-- Directions --
Make an exact copy of the lines below.

-- Provided data --
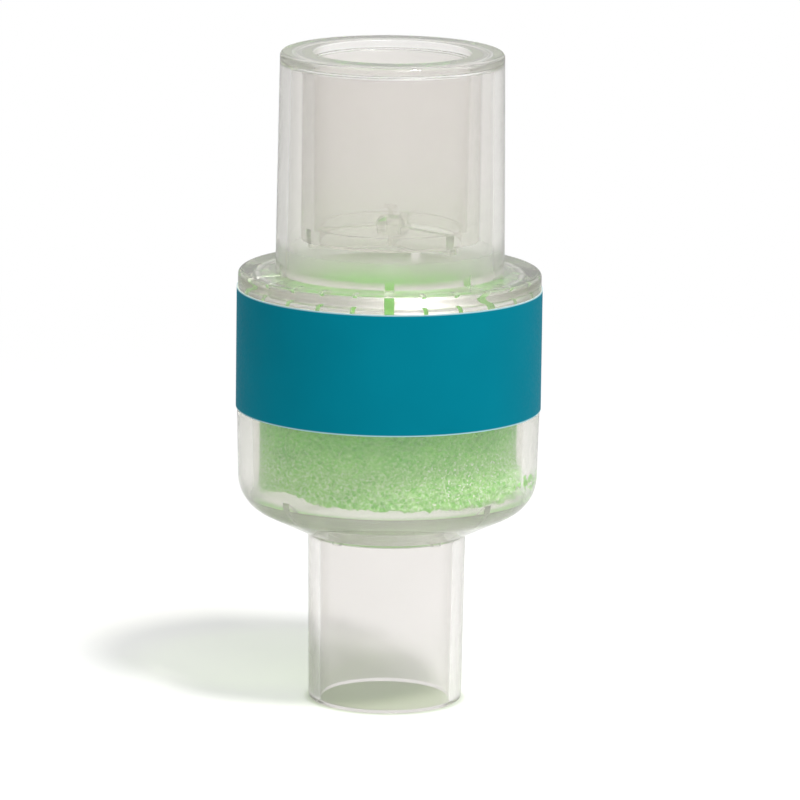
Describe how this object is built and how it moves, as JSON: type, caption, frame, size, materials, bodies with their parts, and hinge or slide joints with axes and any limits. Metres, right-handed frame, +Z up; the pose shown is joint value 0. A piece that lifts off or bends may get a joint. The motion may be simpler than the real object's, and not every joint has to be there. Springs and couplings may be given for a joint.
{
  "type": "heat and moisture exchanger",
  "caption": "Small clear breathing-circuit heat and moisture exchanger: coaxial conical port above, plain conical tube below, soft green foam medium inside and a blue label band.",
  "frame": {"origin": "centre of the open end of the small tube, on the plane that the part stands on", "axes": "+Z up along the common axis of both connectors, towards the large port; -Y is the front of the picture's view, +X to its right"},
  "size_m": [0.03, 0.03, 0.0647],
  "materials": {
    "clear_plastic": "clear injection-moulded plastic, polished, faintly warm grey",
    "foam": "open-cell foam, soft green, granular and matte",
    "label_film": "printed film, plain teal blue, satin, bare of text"
  },
  "bodies": {
    "root": {"upper_housing": "clear_plastic", "lower_housing": "clear_plastic", "hme_foam": "foam", "label": "label_film"}
  },
  "joints": []
}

-- Solution --
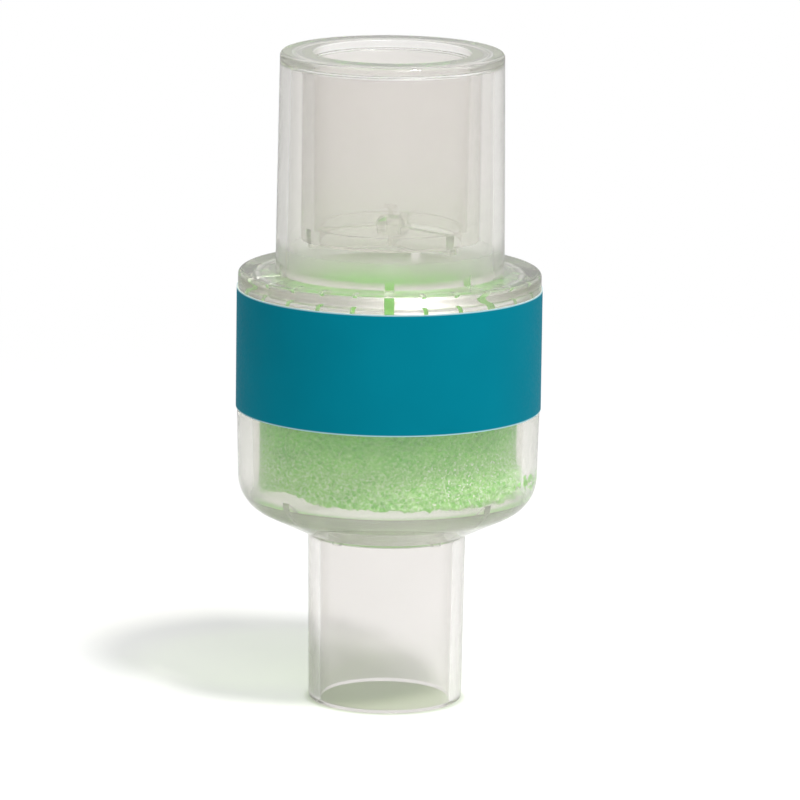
Describe how this object is built and how it moves, as JSON: type, caption, frame, size, materials, bodies with their parts, and hinge or slide joints with axes and any limits. Metres, right-handed frame, +Z up; the pose shown is joint value 0. A piece that lifts off or bends may get a joint. The motion may be simpler than the real object's, and not every joint has to be there. Springs and couplings may be given for a joint.
{
  "type": "heat and moisture exchanger",
  "caption": "Small clear breathing-circuit heat and moisture exchanger: coaxial conical port above, plain conical tube below, soft green foam medium inside and a blue label band.",
  "frame": {"origin": "centre of the open end of the small tube, on the plane that the part stands on", "axes": "+Z up along the common axis of both connectors, towards the large port; -Y is the front of the picture's view, +X to its right"},
  "size_m": [0.03, 0.03, 0.0647],
  "materials": {
    "clear_plastic": "clear injection-moulded plastic, polished, faintly warm grey",
    "foam": "open-cell foam, soft green, granular and matte",
    "label_film": "printed film, plain teal blue, satin, bare of text"
  },
  "bodies": {
    "root": {"upper_housing": "clear_plastic", "lower_housing": "clear_plastic", "hme_foam": "foam", "label": "label_film"}
  },
  "joints": []
}